As far as I can determine from research, they had no children. They came to Miller County in the 1850s and settled near his older sister and her husband, Thomas L. and Elizabeth (Wright) Shelton. Thomas and Elizabeth Shelton were the parents of Dorcas Canzada Shelton who married Squire John Ferguson, a native of Dumfries, Soctland and they lived in the Madden community. Squire Ferguson was a colorful figure in the history of the Iberia region. He was a well-known Civil War soldier who served in the Union Army and spent the remainder of his life actively supporting the Grand Army of the Republic (G.A.R.) and its Miles Carroll Post No. 111 in Iberia.

William Rankin Wright was a Confederate soldier during the Civil War. Some of his neighbors were northern sympathizers, so it was only a matter of time until hatreds flared up and spread over the countryside. Family legend of the Whittle clan has been handed down through the generation....John Levi Whittle, born 1825 in Edmonson County, KY, was a neighbor to the Wrights for several years prior to the war. When the fighting reached Missouri, John Levi Whittle joined the Union forces while Rankin Wright joined the South. It has often been said that "neighbor fought neighbor" and evidently that is what happened between the Wright and Whittle soldiers. I do not know the real truth of my great, great grandfather's death (Levi Whittle) during the Civil War. The legend has been told to the newer generations that he died because of his betrayal by Rankin Wright, the Southern soldier. It was told he was severely beaten by a group of Rebels (led by Wright), but his Civil War records say he was killed in a battle on August 29, 1862 in Miller County at the "Elsey Farm Fight". That skirmish occurred about 3 miles east of Iberia on land owned today by the Perkins family. Perhaps the true account of his death will never be known.

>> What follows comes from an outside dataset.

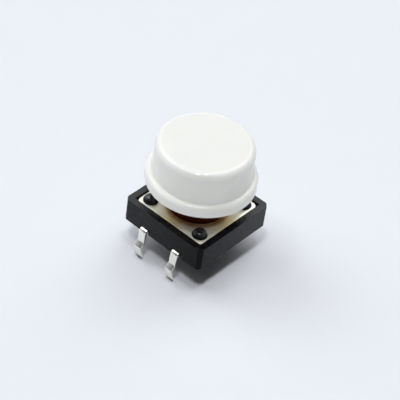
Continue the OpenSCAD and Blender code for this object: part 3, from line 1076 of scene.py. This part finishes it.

During the Civil War, the old cemetery was called "Rankin Wright Cemetery" because when the Rebel soldiers captured Levi Whittle, his young wife, Nancy Keeth Whittle, and their 3 children fled from their home in fear and hid out in the cemetery, about a mile north of their homestead on Whittle Creek. This story was told by Levi's son, Josephus Whittle, a young child of 7 years when his mother took refuge in the cemetery. He repeated the story to his children and the story continued onward to my generation. I have heard the story told several times by the grandson of Levi Whittle and he always said that his grandmother, Nancy Whittle, ran to the "old Rankin Wright Cemetery" for protection from the soldiers when they took her husband away.

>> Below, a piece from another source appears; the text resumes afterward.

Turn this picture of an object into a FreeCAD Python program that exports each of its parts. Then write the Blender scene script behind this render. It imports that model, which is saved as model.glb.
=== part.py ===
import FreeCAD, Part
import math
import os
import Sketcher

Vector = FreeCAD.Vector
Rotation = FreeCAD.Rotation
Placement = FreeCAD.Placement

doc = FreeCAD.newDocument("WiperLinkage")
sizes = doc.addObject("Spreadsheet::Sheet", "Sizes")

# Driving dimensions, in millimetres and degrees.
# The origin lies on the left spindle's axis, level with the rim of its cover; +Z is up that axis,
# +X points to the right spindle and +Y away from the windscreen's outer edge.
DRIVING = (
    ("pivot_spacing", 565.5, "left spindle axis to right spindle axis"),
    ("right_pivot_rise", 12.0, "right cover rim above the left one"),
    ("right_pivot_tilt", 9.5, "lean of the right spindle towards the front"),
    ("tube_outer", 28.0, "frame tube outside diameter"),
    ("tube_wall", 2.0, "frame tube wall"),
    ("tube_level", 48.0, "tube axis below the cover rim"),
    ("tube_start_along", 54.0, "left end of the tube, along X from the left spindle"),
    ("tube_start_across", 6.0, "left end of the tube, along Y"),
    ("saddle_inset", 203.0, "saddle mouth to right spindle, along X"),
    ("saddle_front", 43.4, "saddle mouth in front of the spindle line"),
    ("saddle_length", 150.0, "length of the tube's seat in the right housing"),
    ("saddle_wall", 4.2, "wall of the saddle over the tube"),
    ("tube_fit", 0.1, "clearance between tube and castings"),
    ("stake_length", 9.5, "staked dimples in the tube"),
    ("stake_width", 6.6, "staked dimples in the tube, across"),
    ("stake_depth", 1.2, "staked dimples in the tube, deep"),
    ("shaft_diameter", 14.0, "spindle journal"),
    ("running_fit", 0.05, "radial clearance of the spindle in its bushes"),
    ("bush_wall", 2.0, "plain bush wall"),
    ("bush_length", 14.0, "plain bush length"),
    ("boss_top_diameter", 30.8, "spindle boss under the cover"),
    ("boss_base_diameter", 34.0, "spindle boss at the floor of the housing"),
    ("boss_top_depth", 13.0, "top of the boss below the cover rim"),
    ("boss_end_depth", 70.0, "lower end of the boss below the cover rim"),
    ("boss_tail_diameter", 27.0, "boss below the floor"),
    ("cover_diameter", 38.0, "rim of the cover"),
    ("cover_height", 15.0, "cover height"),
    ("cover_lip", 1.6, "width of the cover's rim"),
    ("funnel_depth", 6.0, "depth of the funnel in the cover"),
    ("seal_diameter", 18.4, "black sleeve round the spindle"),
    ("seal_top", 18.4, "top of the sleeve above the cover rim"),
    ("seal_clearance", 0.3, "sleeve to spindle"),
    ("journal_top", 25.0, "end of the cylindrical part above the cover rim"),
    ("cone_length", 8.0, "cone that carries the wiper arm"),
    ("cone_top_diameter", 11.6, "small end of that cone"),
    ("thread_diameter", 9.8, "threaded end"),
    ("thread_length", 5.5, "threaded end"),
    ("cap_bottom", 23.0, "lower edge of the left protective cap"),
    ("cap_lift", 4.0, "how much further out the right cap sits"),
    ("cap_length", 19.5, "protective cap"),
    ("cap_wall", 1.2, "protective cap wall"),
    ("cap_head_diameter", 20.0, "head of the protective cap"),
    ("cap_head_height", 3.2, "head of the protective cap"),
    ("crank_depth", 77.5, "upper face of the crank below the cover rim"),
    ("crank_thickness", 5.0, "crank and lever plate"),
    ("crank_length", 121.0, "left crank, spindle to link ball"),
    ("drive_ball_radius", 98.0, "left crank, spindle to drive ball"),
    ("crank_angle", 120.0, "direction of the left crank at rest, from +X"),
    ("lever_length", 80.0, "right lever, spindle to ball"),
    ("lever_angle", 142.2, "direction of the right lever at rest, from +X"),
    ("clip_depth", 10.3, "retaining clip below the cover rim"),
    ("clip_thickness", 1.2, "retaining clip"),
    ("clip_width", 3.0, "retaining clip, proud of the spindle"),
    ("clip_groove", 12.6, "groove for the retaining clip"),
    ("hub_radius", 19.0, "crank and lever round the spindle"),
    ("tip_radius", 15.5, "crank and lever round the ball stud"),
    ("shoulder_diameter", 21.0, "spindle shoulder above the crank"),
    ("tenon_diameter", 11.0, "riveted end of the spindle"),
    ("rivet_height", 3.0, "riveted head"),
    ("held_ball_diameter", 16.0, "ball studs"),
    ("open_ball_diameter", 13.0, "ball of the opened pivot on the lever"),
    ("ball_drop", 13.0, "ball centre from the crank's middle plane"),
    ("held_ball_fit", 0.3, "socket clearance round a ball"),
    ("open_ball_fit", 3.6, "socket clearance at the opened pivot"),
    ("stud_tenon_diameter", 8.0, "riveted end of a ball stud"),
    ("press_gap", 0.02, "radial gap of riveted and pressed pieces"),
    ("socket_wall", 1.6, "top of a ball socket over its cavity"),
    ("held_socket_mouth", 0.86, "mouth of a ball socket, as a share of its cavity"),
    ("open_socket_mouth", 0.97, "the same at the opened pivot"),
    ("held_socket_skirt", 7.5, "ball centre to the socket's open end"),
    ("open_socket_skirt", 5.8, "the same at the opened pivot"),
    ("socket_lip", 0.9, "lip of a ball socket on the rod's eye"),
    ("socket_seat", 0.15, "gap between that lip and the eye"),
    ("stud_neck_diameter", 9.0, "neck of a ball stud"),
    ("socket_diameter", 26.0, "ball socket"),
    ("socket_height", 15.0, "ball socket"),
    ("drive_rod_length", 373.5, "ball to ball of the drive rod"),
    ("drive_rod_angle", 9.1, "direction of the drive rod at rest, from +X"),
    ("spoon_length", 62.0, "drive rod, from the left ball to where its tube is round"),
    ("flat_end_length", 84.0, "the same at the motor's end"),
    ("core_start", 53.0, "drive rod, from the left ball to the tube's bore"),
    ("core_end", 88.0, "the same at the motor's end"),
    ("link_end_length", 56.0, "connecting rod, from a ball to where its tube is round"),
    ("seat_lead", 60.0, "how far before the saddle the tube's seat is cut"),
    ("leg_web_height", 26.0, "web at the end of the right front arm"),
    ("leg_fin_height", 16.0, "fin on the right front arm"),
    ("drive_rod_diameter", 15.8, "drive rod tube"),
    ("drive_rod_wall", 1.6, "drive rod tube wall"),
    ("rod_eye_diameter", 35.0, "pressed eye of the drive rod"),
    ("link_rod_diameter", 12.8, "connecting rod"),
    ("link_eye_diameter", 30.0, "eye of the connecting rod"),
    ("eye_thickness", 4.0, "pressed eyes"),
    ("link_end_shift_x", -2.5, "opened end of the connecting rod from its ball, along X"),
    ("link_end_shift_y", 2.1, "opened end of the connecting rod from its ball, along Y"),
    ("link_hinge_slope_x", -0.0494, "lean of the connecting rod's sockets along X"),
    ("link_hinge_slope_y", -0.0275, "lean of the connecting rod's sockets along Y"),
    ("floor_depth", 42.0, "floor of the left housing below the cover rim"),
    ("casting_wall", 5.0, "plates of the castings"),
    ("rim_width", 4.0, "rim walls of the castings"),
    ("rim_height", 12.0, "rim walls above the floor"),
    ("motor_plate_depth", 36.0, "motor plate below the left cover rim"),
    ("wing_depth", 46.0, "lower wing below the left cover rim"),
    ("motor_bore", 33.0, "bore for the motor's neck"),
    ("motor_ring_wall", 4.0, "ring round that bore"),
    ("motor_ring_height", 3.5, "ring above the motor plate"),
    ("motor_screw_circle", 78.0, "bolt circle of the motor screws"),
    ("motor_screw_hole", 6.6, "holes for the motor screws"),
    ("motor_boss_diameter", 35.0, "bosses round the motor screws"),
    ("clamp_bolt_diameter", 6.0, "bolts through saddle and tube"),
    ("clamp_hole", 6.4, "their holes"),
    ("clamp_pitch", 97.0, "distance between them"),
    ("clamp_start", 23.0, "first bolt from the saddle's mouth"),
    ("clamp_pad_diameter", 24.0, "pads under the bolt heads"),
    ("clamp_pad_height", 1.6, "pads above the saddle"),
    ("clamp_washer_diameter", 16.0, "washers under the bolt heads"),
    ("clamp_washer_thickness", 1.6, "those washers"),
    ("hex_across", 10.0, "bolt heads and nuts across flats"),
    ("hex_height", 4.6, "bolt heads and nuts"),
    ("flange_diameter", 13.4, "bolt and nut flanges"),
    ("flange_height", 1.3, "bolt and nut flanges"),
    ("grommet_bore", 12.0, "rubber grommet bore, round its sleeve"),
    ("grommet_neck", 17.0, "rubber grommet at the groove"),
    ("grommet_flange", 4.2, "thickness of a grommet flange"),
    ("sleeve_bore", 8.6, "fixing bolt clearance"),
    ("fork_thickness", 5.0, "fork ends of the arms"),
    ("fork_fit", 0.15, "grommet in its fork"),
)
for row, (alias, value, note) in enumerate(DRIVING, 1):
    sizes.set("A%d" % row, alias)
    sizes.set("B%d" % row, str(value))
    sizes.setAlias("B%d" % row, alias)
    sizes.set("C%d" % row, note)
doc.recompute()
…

Almost 30 years ago, I trudged through two cornfields and over some fences to reach this old burial ground. It was my first visit there. It was early winter and much of the underbrush was dead, so I was able to find about 40 tombstones...there are many more people buried there in unknown graves. Several years ago, a group of descendants of those pioneers buried in Rankin Wright, gathered and organized an association to preserve the old cemetery, which had been neglected for many years. It has been cleaned up and is now accessible by automobile. Before Memorial Day each year, an effort is made to get the cemetery in a presentable shape so that any and all, who want to visit, can drive to the old gate and then walk through the cemetery.

The following are names of families who are buried in Rankin Wright/Spearman Cemetery. Perhaps you have an ancestor there and did not know about them! -----Allen, Bear, Cochran, Colvin, Dial, Keeth, Madden, Nichols, Smith, Spearman, Whittle, Workman, Long, Loveall, Lawless/Lollis....there are probably others who have been buried there, but known only to God.

William Rankin Wright and his wife, Lucy (Moon), sold their property, which adjoined the old cemetery and moved to Iberia in their elderly years. She died in January, 1890 and was buried at Iberia City Cemetery. Ten months later, in October 1890, William Rankin Wright married Mary E. Holloway. He lived until October 1906 and was buried beside his first wife, Lucy, at Iberia Cemetery. He left no descendants to carry his name forward to new generations.